__Exercise objective__: Start at the line containing "The OpenSCAD and", stop at the line containing "turn = abs(turn - LENS_ASIDE)", and set down every line in that stretch exactly as written, and nothing else.

__The records__:
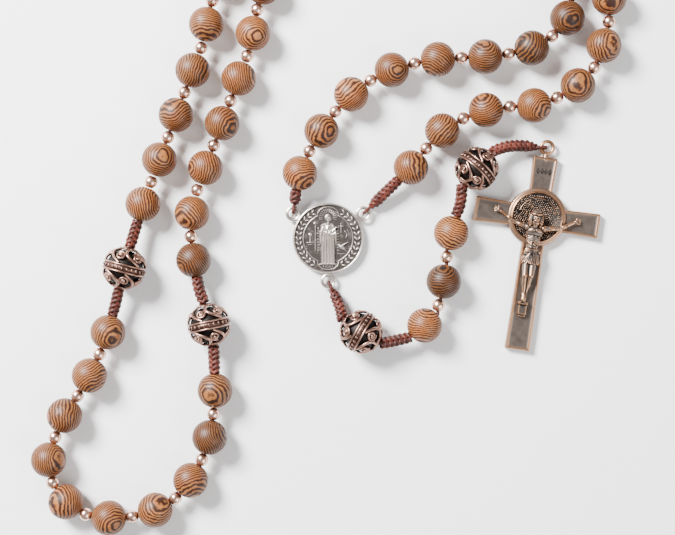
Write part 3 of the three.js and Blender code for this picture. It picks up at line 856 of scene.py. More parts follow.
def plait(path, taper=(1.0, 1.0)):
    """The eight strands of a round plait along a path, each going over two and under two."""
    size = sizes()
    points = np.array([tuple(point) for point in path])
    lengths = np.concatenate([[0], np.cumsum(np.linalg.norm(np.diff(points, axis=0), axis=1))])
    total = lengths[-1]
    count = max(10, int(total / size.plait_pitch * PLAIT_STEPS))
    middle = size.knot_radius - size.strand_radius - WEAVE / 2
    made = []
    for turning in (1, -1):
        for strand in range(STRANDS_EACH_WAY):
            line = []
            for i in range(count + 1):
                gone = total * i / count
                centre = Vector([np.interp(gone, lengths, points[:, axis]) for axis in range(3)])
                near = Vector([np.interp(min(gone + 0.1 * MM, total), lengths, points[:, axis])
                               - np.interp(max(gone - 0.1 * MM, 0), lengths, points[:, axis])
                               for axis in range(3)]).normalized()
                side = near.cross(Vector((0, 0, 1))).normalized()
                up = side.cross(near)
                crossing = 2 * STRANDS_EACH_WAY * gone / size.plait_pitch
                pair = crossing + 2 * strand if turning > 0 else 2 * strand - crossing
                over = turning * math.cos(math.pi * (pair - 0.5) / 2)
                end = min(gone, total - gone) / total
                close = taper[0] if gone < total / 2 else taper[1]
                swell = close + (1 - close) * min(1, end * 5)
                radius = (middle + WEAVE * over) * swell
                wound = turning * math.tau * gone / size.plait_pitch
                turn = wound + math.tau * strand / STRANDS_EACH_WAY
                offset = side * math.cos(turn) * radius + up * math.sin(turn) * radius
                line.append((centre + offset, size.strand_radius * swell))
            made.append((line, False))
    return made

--

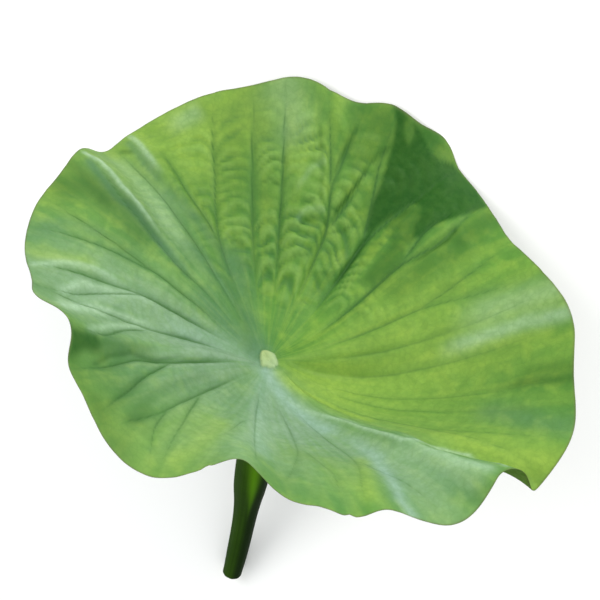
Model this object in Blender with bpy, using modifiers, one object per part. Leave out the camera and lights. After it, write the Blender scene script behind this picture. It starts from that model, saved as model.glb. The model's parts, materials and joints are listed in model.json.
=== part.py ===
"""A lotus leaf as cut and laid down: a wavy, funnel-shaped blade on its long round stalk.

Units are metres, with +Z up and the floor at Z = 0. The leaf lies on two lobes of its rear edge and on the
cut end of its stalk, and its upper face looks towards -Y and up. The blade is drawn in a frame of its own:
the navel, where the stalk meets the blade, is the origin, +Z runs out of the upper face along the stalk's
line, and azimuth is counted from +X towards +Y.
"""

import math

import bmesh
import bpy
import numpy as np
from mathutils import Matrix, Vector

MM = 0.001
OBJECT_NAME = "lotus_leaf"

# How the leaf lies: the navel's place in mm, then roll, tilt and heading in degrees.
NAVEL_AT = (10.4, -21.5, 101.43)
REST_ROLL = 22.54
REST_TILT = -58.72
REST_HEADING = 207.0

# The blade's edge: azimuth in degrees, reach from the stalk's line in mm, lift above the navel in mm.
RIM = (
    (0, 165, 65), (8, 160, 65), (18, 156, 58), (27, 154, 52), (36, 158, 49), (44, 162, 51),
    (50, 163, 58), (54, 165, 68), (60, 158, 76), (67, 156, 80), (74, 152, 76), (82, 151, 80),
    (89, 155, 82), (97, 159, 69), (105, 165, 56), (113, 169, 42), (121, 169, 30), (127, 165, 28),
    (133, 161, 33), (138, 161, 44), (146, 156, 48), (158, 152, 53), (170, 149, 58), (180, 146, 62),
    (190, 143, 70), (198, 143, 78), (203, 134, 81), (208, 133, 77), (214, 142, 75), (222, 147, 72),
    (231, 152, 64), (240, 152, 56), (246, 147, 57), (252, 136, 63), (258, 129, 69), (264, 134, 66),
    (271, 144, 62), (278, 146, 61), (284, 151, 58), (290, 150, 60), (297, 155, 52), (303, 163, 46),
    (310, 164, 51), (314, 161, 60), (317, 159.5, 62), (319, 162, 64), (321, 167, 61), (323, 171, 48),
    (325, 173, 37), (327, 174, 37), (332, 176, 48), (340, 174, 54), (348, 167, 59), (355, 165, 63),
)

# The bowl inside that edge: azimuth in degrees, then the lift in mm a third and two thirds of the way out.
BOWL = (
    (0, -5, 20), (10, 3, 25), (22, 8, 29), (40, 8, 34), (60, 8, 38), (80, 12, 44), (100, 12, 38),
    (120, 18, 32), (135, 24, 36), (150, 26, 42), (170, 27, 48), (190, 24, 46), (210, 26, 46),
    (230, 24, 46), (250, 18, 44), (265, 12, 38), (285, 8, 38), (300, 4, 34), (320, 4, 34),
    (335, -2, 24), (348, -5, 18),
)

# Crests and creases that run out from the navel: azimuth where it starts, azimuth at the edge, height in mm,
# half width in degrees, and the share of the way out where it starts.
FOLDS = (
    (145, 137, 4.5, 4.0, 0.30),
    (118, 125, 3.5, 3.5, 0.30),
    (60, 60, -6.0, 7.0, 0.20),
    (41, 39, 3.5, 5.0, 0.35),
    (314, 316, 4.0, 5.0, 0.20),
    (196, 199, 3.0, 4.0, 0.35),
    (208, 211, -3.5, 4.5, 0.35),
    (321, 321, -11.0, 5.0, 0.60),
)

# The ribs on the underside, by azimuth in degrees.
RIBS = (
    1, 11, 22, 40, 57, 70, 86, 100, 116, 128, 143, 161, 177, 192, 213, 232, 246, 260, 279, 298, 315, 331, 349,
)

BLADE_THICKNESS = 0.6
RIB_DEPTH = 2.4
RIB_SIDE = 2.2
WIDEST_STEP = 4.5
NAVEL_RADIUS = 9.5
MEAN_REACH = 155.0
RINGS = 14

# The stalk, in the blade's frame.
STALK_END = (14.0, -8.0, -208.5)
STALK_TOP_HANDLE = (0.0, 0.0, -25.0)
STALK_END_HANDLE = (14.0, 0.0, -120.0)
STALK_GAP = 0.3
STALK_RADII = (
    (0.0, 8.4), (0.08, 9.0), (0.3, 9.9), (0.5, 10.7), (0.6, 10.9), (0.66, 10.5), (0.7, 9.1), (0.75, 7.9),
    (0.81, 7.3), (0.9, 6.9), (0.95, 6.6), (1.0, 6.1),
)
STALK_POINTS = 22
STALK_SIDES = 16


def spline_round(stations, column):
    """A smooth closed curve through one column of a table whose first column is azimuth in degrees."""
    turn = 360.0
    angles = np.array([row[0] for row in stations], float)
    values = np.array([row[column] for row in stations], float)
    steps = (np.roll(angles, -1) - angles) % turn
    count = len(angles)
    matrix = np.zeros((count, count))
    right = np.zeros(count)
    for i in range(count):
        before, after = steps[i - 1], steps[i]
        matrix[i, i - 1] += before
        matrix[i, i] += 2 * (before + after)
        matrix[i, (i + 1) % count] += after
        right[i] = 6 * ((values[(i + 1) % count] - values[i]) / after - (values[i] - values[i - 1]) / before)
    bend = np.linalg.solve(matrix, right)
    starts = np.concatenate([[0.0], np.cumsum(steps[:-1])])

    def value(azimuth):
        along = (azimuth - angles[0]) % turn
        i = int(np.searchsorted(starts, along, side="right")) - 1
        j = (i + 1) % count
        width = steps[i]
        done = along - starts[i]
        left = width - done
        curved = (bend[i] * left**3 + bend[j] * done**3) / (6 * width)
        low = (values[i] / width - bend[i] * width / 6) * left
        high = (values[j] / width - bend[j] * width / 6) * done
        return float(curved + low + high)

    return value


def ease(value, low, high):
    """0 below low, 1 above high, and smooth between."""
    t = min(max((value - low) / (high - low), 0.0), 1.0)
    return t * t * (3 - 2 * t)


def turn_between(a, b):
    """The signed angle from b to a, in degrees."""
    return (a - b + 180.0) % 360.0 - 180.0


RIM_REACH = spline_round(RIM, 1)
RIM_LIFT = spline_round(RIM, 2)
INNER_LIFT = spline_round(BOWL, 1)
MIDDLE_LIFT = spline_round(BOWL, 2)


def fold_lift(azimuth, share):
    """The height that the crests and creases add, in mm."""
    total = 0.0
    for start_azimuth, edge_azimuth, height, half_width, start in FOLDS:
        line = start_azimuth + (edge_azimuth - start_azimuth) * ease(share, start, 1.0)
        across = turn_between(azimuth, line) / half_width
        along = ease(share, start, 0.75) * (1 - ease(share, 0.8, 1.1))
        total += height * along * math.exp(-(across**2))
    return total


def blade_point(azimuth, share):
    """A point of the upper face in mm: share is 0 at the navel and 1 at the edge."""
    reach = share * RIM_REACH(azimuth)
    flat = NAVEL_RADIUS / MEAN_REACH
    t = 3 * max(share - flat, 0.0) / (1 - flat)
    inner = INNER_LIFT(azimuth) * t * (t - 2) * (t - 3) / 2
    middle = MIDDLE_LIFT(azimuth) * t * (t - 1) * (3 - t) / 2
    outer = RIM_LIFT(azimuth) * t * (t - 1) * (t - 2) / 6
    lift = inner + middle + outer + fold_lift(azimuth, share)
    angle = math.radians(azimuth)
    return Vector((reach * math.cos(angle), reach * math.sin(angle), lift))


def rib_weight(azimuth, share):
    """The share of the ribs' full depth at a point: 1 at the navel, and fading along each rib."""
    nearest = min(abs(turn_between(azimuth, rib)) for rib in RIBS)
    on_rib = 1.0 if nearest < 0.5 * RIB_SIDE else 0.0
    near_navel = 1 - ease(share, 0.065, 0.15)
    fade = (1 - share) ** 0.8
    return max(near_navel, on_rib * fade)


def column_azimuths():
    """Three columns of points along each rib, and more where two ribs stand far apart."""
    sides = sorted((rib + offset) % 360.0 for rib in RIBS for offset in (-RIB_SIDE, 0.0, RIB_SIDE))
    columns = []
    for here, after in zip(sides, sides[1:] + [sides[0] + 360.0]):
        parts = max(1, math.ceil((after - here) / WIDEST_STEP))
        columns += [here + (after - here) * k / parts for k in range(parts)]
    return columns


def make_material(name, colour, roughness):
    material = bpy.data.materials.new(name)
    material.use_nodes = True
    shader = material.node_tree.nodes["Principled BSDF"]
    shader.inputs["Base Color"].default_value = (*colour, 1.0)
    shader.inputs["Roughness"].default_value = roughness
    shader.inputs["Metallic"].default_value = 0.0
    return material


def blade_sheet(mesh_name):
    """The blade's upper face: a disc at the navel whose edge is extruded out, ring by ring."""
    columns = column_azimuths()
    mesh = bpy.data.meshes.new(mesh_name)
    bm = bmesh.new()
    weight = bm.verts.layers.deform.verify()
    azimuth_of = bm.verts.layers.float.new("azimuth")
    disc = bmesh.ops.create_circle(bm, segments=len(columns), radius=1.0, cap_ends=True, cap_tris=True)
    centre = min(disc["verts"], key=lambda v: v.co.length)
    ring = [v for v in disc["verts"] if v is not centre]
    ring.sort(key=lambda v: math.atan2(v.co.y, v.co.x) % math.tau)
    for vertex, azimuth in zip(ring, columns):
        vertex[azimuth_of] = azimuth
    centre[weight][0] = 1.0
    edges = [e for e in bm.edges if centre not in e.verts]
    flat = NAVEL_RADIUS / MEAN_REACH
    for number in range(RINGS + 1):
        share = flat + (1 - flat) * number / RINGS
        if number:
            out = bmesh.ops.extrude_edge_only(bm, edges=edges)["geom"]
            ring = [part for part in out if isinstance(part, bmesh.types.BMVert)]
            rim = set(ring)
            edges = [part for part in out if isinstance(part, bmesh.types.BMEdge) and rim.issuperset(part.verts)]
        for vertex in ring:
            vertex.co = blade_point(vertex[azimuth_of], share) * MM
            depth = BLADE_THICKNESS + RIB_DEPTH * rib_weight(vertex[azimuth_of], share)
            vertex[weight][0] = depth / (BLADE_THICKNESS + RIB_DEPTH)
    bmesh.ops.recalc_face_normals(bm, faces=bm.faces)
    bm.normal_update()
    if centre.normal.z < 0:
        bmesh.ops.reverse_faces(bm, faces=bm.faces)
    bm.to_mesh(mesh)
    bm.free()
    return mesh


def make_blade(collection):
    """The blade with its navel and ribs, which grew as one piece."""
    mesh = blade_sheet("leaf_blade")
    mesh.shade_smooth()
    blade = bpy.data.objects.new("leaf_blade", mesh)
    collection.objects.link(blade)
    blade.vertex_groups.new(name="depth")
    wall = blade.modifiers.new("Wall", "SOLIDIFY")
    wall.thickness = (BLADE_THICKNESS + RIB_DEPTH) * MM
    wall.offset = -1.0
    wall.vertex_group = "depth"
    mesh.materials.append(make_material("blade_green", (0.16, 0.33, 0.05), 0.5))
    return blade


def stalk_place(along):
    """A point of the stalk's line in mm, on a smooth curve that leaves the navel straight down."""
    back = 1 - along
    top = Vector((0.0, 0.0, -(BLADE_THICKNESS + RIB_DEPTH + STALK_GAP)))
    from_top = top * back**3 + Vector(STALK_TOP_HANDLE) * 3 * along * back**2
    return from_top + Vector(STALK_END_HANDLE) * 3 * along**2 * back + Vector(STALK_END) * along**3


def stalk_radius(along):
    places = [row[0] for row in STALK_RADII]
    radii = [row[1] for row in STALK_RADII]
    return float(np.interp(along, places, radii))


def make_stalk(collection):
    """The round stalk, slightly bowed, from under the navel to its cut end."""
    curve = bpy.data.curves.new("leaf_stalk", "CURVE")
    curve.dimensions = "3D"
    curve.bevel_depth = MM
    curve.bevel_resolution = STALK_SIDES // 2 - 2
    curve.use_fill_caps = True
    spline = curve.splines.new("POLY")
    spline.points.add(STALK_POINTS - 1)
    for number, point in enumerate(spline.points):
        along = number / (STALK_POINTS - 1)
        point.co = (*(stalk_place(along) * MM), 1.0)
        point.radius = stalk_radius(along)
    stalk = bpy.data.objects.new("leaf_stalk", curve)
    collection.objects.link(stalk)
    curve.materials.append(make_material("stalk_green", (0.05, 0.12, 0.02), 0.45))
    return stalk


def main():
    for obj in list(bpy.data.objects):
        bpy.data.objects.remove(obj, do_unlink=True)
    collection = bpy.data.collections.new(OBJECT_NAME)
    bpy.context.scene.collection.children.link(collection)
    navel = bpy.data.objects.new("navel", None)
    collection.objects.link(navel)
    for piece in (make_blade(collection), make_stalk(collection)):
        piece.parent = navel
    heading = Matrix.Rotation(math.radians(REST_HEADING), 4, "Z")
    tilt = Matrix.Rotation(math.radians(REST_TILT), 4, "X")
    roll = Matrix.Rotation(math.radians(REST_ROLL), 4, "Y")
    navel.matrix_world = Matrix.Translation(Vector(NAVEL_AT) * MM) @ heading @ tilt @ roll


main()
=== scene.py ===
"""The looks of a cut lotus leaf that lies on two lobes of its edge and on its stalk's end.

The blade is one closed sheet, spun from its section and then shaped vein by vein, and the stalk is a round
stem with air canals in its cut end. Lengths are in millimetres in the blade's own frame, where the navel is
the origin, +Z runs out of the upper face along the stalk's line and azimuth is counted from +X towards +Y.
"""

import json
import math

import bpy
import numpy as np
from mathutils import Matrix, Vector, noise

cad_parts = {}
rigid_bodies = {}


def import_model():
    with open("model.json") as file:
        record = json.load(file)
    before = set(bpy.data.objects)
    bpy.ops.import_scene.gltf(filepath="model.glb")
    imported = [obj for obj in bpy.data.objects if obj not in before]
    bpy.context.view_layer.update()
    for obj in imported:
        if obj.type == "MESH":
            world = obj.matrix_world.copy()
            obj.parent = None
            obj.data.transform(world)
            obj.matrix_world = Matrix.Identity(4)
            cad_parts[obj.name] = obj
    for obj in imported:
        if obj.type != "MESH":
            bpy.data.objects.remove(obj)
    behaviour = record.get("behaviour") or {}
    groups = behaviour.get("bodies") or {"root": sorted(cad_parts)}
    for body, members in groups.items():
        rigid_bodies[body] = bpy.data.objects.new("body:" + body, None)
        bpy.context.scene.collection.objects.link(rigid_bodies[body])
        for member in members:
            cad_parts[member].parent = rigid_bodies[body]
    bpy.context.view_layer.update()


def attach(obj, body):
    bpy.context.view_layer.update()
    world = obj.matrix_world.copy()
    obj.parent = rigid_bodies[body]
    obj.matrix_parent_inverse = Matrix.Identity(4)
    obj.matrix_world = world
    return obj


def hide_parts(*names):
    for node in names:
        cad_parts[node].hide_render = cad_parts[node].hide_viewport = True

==

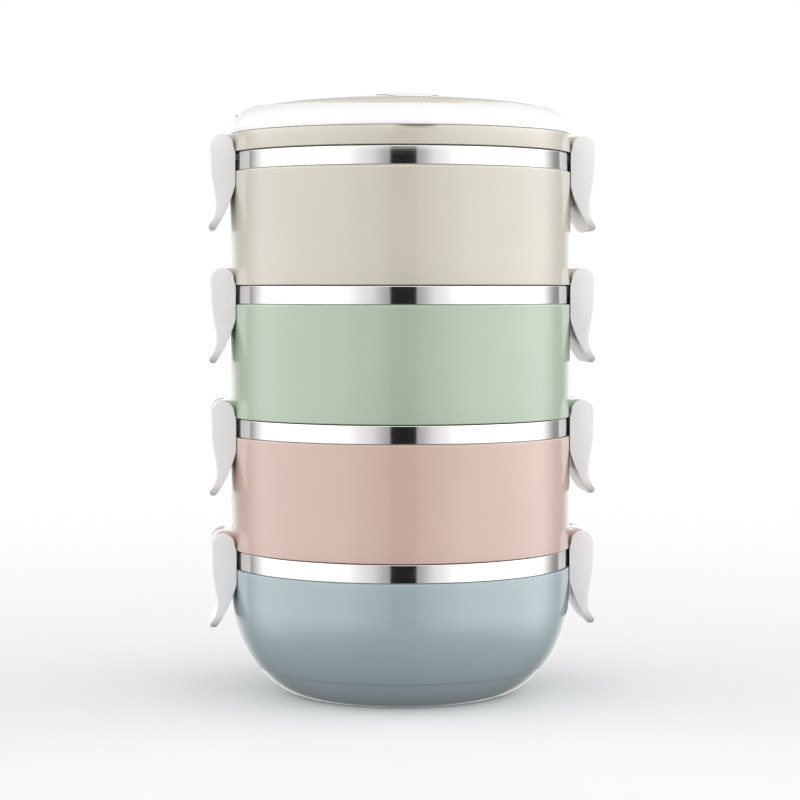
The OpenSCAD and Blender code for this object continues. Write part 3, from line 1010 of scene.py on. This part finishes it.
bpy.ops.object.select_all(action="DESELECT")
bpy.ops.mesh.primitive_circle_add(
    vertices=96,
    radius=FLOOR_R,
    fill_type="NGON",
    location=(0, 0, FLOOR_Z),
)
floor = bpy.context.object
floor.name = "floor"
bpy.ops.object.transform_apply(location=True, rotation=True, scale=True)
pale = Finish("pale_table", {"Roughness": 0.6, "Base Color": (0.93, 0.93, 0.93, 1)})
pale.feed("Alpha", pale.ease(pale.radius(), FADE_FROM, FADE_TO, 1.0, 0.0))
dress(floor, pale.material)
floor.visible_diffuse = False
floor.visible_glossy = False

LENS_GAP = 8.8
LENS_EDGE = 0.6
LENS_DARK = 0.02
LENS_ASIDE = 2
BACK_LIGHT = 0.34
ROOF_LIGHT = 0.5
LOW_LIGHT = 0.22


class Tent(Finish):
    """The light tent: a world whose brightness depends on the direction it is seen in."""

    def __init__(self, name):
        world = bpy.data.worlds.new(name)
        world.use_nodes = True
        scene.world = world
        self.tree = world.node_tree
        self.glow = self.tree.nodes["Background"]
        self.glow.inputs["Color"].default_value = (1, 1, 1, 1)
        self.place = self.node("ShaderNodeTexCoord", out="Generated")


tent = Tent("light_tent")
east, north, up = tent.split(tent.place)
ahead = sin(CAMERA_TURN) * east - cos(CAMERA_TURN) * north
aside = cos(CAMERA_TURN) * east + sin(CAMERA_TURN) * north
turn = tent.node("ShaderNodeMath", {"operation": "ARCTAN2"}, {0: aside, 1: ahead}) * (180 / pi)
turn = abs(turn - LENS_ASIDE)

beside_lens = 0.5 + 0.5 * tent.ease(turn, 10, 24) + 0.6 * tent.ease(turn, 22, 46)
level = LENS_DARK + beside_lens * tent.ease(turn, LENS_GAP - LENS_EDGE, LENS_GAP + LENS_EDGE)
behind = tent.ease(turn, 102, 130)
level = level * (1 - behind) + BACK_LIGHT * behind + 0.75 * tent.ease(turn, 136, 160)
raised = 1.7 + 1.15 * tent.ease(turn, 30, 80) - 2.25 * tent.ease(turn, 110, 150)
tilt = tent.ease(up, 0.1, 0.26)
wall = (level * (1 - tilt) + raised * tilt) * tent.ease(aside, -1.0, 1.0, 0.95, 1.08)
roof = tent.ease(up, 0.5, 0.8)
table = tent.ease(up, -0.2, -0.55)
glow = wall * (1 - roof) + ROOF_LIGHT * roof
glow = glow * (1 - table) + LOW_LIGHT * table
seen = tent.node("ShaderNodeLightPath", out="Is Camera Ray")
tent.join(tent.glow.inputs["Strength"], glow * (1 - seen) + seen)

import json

__Solution to the problem__:
The OpenSCAD and Blender code for this object continues. Write part 3, from line 1010 of scene.py on. This part finishes it.
bpy.ops.object.select_all(action="DESELECT")
bpy.ops.mesh.primitive_circle_add(
    vertices=96,
    radius=FLOOR_R,
    fill_type="NGON",
    location=(0, 0, FLOOR_Z),
)
floor = bpy.context.object
floor.name = "floor"
bpy.ops.object.transform_apply(location=True, rotation=True, scale=True)
pale = Finish("pale_table", {"Roughness": 0.6, "Base Color": (0.93, 0.93, 0.93, 1)})
pale.feed("Alpha", pale.ease(pale.radius(), FADE_FROM, FADE_TO, 1.0, 0.0))
dress(floor, pale.material)
floor.visible_diffuse = False
floor.visible_glossy = False

LENS_GAP = 8.8
LENS_EDGE = 0.6
LENS_DARK = 0.02
LENS_ASIDE = 2
BACK_LIGHT = 0.34
ROOF_LIGHT = 0.5
LOW_LIGHT = 0.22


class Tent(Finish):
    """The light tent: a world whose brightness depends on the direction it is seen in."""

    def __init__(self, name):
        world = bpy.data.worlds.new(name)
        world.use_nodes = True
        scene.world = world
        self.tree = world.node_tree
        self.glow = self.tree.nodes["Background"]
        self.glow.inputs["Color"].default_value = (1, 1, 1, 1)
        self.place = self.node("ShaderNodeTexCoord", out="Generated")


tent = Tent("light_tent")
east, north, up = tent.split(tent.place)
ahead = sin(CAMERA_TURN) * east - cos(CAMERA_TURN) * north
aside = cos(CAMERA_TURN) * east + sin(CAMERA_TURN) * north
turn = tent.node("ShaderNodeMath", {"operation": "ARCTAN2"}, {0: aside, 1: ahead}) * (180 / pi)
turn = abs(turn - LENS_ASIDE)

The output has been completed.